Persepolis is an autobiographical novel depicting Marjane Satrapi’s early life against the backdrop of the Islamic Revolution. As a coming of age novel, Persepolis deals with childhood issues as nationalistic, religious, and cultural forces mold Satrapi’s identity. Marji is ten years old at the beginning of the novel when it became obligatory for girls to wear veils at school after the Islamic Revolution. She writes: “I really didn’t know what to think about the veil. Deep down I was very religious, but as a family we were very modern and avant-garde” (6). Although Marji becomes comfortable with wearing the veil despite her obligation to do so, the meaning of the veil becomes a point of contention as it carries multiple meanings for the author. While Marji’s mother was an early public activist against the obligatory veil law, Marji becomes comfortable with wearing the veil, while rebelling against other forms of government restrictions on self-expression.

The introductory chapter highlights the mixed messages that children receive from the school and the home.
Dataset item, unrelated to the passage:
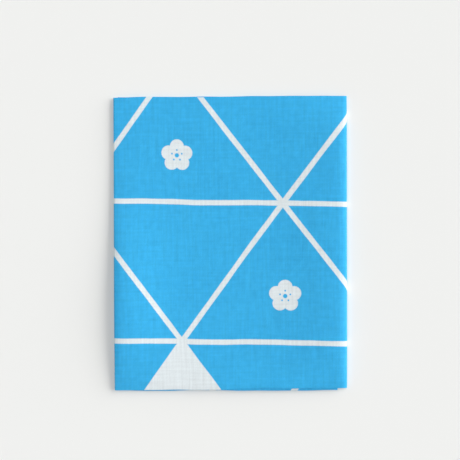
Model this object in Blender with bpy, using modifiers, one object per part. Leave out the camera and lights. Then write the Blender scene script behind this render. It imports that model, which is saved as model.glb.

As a Mexican immigrant, Marji’s experience reminded me of a cultural tension that I experienced early on in my schooling. I never experienced having to attach myself to a symbol that signaled my Mexicanness, but my dark complexion distinguished me from my American classmates and I was obliged to recite the Pledge of Allegiance in school as a symbol of my Americanness. I created a snippet of my autobiographical novel, inspired by Persopolis, in the form of a comic. Like Persopolis, the form of the novel expresses the simplistic nature of the experience as a child would experience it and interpret it.

I attended school in the U.S. for all of my life, but I was an undocumented immigrant throughout grade school. All of the students were required to recite the Pledge of Allegiance every morning. I juxtapose this experience to a particular event that happened when I was in third grade. My birthday was coming up in the month of December and the teacher asked for my city of birth to post on her bulletin board.  Previously, I had noticed that the teacher responded favorably to another student who said he was born in Chicago. To gain the same praise, I said that I was also born in Chicago, to which she responded favorably. Moments later, she said that my school record showed that I was born in Mexico. The meaning of nationality had never struck me so deeply until that day.